## START Information supplied

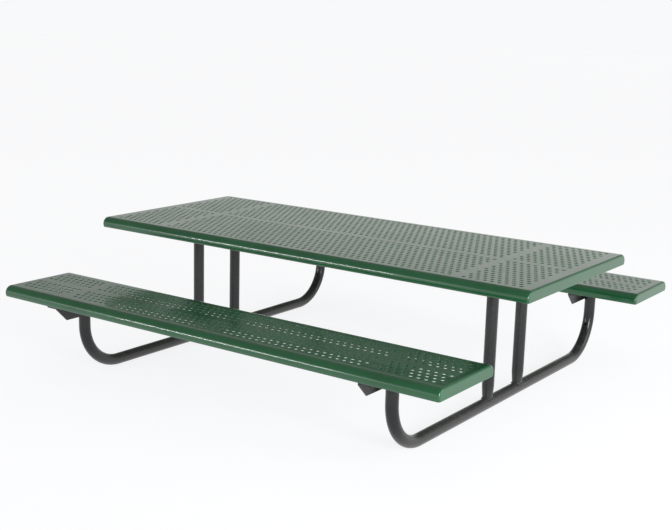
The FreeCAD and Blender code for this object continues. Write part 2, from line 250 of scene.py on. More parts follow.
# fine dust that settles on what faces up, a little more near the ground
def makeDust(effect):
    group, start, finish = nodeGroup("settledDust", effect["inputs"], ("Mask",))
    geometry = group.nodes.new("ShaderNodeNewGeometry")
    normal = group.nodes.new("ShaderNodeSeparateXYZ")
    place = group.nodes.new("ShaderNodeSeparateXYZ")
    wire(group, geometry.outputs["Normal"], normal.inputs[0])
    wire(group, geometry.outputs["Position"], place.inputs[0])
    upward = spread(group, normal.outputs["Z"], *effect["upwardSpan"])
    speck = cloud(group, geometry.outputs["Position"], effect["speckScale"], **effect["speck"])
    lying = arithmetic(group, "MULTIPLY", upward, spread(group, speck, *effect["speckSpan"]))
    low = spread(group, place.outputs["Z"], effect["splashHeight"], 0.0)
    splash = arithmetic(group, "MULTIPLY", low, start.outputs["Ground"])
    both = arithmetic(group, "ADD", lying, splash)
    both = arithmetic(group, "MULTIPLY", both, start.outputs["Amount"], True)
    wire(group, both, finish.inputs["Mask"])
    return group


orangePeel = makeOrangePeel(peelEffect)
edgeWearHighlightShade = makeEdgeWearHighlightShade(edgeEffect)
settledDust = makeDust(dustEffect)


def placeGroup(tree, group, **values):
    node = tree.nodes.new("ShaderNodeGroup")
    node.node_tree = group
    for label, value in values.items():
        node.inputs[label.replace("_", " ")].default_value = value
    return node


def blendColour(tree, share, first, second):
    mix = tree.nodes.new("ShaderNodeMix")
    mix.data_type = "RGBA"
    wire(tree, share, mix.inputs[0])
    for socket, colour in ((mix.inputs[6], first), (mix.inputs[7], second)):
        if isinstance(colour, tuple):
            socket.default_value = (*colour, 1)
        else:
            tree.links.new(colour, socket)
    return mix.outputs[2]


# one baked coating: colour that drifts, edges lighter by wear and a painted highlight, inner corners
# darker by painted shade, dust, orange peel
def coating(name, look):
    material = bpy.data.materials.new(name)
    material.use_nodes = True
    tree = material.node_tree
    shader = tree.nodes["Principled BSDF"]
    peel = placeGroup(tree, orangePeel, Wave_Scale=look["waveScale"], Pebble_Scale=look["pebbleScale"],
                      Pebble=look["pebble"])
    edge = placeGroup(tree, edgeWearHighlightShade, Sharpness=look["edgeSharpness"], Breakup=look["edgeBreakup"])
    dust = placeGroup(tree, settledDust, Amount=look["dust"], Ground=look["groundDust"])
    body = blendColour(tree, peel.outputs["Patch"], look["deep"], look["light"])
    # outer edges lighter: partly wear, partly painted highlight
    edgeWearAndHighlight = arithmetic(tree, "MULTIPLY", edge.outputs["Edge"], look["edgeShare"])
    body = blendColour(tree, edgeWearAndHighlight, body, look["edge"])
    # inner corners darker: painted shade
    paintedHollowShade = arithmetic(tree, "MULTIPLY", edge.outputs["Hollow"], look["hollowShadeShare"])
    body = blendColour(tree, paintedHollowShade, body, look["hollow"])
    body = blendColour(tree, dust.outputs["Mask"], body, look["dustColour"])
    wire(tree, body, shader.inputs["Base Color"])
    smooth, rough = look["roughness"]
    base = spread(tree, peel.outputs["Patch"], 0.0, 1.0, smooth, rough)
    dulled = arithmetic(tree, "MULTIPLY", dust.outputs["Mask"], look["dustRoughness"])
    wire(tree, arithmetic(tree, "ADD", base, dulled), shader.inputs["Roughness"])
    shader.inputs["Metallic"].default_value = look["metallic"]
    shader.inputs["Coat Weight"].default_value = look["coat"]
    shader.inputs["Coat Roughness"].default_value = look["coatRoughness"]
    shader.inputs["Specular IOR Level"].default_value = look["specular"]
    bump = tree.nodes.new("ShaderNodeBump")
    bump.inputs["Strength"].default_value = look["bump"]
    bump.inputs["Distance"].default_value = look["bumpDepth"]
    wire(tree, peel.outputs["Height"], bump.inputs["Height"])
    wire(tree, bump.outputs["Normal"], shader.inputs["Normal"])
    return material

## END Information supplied

■ Stated goal ■
Using the data above, repeat every line exactly.

■ The result ■
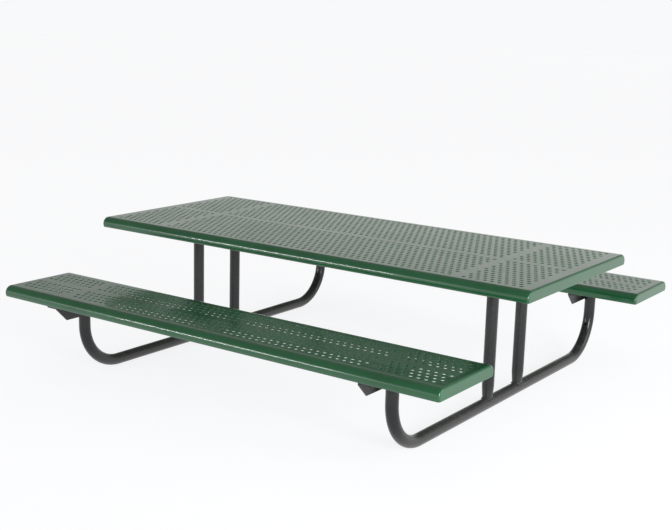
The FreeCAD and Blender code for this object continues. Write part 2, from line 250 of scene.py on. More parts follow.
# fine dust that settles on what faces up, a little more near the ground
def makeDust(effect):
    group, start, finish = nodeGroup("settledDust", effect["inputs"], ("Mask",))
    geometry = group.nodes.new("ShaderNodeNewGeometry")
    normal = group.nodes.new("ShaderNodeSeparateXYZ")
    place = group.nodes.new("ShaderNodeSeparateXYZ")
    wire(group, geometry.outputs["Normal"], normal.inputs[0])
    wire(group, geometry.outputs["Position"], place.inputs[0])
    upward = spread(group, normal.outputs["Z"], *effect["upwardSpan"])
    speck = cloud(group, geometry.outputs["Position"], effect["speckScale"], **effect["speck"])
    lying = arithmetic(group, "MULTIPLY", upward, spread(group, speck, *effect["speckSpan"]))
    low = spread(group, place.outputs["Z"], effect["splashHeight"], 0.0)
    splash = arithmetic(group, "MULTIPLY", low, start.outputs["Ground"])
    both = arithmetic(group, "ADD", lying, splash)
    both = arithmetic(group, "MULTIPLY", both, start.outputs["Amount"], True)
    wire(group, both, finish.inputs["Mask"])
    return group


orangePeel = makeOrangePeel(peelEffect)
edgeWearHighlightShade = makeEdgeWearHighlightShade(edgeEffect)
settledDust = makeDust(dustEffect)


def placeGroup(tree, group, **values):
    node = tree.nodes.new("ShaderNodeGroup")
    node.node_tree = group
    for label, value in values.items():
        node.inputs[label.replace("_", " ")].default_value = value
    return node


def blendColour(tree, share, first, second):
    mix = tree.nodes.new("ShaderNodeMix")
    mix.data_type = "RGBA"
    wire(tree, share, mix.inputs[0])
    for socket, colour in ((mix.inputs[6], first), (mix.inputs[7], second)):
        if isinstance(colour, tuple):
            socket.default_value = (*colour, 1)
        else:
            tree.links.new(colour, socket)
    return mix.outputs[2]


# one baked coating: colour that drifts, edges lighter by wear and a painted highlight, inner corners
# darker by painted shade, dust, orange peel
def coating(name, look):
    material = bpy.data.materials.new(name)
    material.use_nodes = True
    tree = material.node_tree
    shader = tree.nodes["Principled BSDF"]
    peel = placeGroup(tree, orangePeel, Wave_Scale=look["waveScale"], Pebble_Scale=look["pebbleScale"],
                      Pebble=look["pebble"])
    edge = placeGroup(tree, edgeWearHighlightShade, Sharpness=look["edgeSharpness"], Breakup=look["edgeBreakup"])
    dust = placeGroup(tree, settledDust, Amount=look["dust"], Ground=look["groundDust"])
    body = blendColour(tree, peel.outputs["Patch"], look["deep"], look["light"])
    # outer edges lighter: partly wear, partly painted highlight
    edgeWearAndHighlight = arithmetic(tree, "MULTIPLY", edge.outputs["Edge"], look["edgeShare"])
    body = blendColour(tree, edgeWearAndHighlight, body, look["edge"])
    # inner corners darker: painted shade
    paintedHollowShade = arithmetic(tree, "MULTIPLY", edge.outputs["Hollow"], look["hollowShadeShare"])
    body = blendColour(tree, paintedHollowShade, body, look["hollow"])
    body = blendColour(tree, dust.outputs["Mask"], body, look["dustColour"])
    wire(tree, body, shader.inputs["Base Color"])
    smooth, rough = look["roughness"]
    base = spread(tree, peel.outputs["Patch"], 0.0, 1.0, smooth, rough)
    dulled = arithmetic(tree, "MULTIPLY", dust.outputs["Mask"], look["dustRoughness"])
    wire(tree, arithmetic(tree, "ADD", base, dulled), shader.inputs["Roughness"])
    shader.inputs["Metallic"].default_value = look["metallic"]
    shader.inputs["Coat Weight"].default_value = look["coat"]
    shader.inputs["Coat Roughness"].default_value = look["coatRoughness"]
    shader.inputs["Specular IOR Level"].default_value = look["specular"]
    bump = tree.nodes.new("ShaderNodeBump")
    bump.inputs["Strength"].default_value = look["bump"]
    bump.inputs["Distance"].default_value = look["bumpDepth"]
    wire(tree, peel.outputs["Height"], bump.inputs["Height"])
    wire(tree, bump.outputs["Normal"], shader.inputs["Normal"])
    return material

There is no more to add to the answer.